IVF has the potential to change healthcare forever, but greed stands in the way
Reproductive technology is one of the fastest growing healthcare sectors in the country. From 2015-2020, the US in vitro fertilization (IVF) market grew from 231k cycles a year to 326k cycles a year, representing a CAGR of 7.13 per cent.
In addition to growing demand, IVF technology is also improving, with the rate of successful pregnancies increasing from ~30 per cent to ~45 per cent over the same period.
While reproductive technology has experienced significant growth in recent years, a 45 per cent success rate at an average price of US$20-25k per cycle means that IVF remains an inaccessible option for most people who wish to conceive.
To tackle part of this problem, many start-ups have created AI solutions to further increase the success rate of IVF while decreasing the number of cycles required for fertilization.
The offerings from these companies mainly revolve around utilizing AI to provide accurate embryo selection, implantation prediction, and end to end clinical workflow software.
In short, these companies allow embryologists to make non-biased, high quality decisions, while saving them from spending precious time in the lab on laborious data entry and manual processes. The appealing new innovations of these companies have drawn in nearly US$100m in funding from top investors.
There is clear excitement and conviction around reproductive technology, and it will be very exciting to see these solutions reach their full potential once they receive FDA approval.
However, while we should be optimistic about these developments, there is an important caveat that could potentially derail the growth of fertility technology.
Although all reproductive practices claim that they want to increase their success rates, there is an intrinsic conflict of interest between fertility clinics’ profit seeking business model and technologies that promote higher success.
Over the past five to ten years, there has been drastic consolidation in the IVF space, primarily driven by the entrance of private equity groups and expansion of large clinic chains.
Looking at data from the ~450 US clinics that report to the CDC, over half are held by only eight chains. When these stakeholders are added into the mix, the end goal almost always turns to profit rather than service. There are three main factors driving this relationship.
First, we can start with whether or not clinics really need to increase their success rate in order to attract more patients. In general, the fertility treatment industry is significantly supply constrained with outsized demand.
In the US there are about 450 clinics and 1,700 reproductive endocrinologists to fulfil the demand of 10.85 million females that are infertile in reproductive age. This would equate to roughly 22,000 cycles per clinic, while in reality the average cycle per clinic is only around 700.
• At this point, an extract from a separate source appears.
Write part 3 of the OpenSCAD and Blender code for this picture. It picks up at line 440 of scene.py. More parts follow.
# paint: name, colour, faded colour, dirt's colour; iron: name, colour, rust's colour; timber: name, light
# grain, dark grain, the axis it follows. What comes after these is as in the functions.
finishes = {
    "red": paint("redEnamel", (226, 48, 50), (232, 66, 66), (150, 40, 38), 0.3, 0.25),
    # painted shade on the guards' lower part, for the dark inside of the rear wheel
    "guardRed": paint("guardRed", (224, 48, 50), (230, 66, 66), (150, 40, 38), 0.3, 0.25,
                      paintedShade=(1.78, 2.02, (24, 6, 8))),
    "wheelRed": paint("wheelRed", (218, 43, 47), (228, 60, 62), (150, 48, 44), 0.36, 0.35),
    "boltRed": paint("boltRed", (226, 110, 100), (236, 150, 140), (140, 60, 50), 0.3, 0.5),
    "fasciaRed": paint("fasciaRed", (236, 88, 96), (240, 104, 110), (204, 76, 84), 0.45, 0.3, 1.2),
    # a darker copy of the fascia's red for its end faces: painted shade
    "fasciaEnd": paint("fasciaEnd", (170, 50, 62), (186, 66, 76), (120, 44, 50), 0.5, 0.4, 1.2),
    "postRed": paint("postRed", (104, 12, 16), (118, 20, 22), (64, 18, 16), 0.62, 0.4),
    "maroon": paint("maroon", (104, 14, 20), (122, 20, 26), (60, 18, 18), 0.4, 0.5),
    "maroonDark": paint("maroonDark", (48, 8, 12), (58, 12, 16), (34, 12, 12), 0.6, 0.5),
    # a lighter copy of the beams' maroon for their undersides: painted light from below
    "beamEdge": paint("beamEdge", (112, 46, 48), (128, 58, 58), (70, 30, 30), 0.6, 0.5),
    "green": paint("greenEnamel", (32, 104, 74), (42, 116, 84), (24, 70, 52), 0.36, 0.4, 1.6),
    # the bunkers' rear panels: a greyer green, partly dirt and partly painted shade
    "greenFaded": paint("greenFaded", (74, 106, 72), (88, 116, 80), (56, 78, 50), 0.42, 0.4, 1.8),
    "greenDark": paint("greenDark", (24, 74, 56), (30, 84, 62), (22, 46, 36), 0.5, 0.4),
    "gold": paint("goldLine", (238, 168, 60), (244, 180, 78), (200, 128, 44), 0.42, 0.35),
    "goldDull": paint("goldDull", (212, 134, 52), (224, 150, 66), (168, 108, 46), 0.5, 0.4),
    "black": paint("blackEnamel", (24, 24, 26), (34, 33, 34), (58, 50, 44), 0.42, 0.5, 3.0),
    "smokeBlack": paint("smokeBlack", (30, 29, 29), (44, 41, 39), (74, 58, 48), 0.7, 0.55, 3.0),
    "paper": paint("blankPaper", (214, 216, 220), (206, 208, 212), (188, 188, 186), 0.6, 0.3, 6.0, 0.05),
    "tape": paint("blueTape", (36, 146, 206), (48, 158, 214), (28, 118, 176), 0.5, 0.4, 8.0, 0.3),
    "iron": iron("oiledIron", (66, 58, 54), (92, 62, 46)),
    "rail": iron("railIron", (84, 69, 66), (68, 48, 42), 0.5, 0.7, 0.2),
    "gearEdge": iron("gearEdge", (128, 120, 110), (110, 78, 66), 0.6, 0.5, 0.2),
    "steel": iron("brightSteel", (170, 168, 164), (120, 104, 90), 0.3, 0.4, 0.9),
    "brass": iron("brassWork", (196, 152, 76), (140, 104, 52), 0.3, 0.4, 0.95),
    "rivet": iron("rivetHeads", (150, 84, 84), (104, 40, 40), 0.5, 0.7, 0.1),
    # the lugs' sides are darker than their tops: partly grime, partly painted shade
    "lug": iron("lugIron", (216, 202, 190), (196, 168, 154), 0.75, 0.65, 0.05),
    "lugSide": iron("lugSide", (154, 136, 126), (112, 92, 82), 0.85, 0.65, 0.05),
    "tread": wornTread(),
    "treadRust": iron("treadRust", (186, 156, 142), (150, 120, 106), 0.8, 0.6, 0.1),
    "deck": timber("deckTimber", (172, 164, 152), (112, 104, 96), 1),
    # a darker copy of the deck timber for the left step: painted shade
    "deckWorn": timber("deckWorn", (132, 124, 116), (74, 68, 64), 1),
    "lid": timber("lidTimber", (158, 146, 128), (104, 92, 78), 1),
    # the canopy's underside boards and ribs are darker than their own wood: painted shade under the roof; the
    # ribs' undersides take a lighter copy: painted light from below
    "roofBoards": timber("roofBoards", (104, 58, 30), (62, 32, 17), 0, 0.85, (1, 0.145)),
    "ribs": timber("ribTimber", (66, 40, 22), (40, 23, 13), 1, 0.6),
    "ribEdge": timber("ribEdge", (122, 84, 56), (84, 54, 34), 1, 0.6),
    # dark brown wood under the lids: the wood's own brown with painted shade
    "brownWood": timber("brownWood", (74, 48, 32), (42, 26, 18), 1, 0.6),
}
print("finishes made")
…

While there are more nuances that factor into the demand, such as cost, social acceptance, and other medical conditions, the stark disparity in these numbers makes it fairly obvious that clinics are not compelled to increase their success rate due to the supply constraints of the industry.
Second, we can look at the typical customer acquisition cost for an IVF clinic. The average CAC per cycle ranges between US$1,000-US$3,500, or 5 per cent to 17.5 per cent of revenue per an average cost of a US$20k cycle.
These numbers are significant compressors of profitability, and clinics want to keep the customer acquisition cost low. As a result, retaining an existing patient that has failed their first cycle treatment could be extremely cost efficient.
Finally, we can look at the cost associated with software integration. The average cost to integrate software at a clinic ranges between US$180k-US$370k, compared to an average annual revenue of US$9m. Conservatively, this adds up to around 2 per cent to 4 per cent of revenue.
The question then becomes whether or not this is an additional add on to existing software or this software takes over the complete clinic flow. The latter is clearly more attractive, while the former could be problematic at a profit standpoint.
Given these factors, it is easy to see the potential conflict of interest between profit seeking operating model and technologies providing higher success.
While there are many reasons to be bullish on the tech companies revolutionizing workflow in fertility clinics, prices in the industry will only be reduced if technology is allowed to come in to help. In order to resolve this conflict of interest, clinics and startups must work together to find a solution that benefits all parties.
While it may cost clinics some profits in the short term, finding common ground and embracing this technology has the potential to fundamentally redefine fertility treatment across the globe.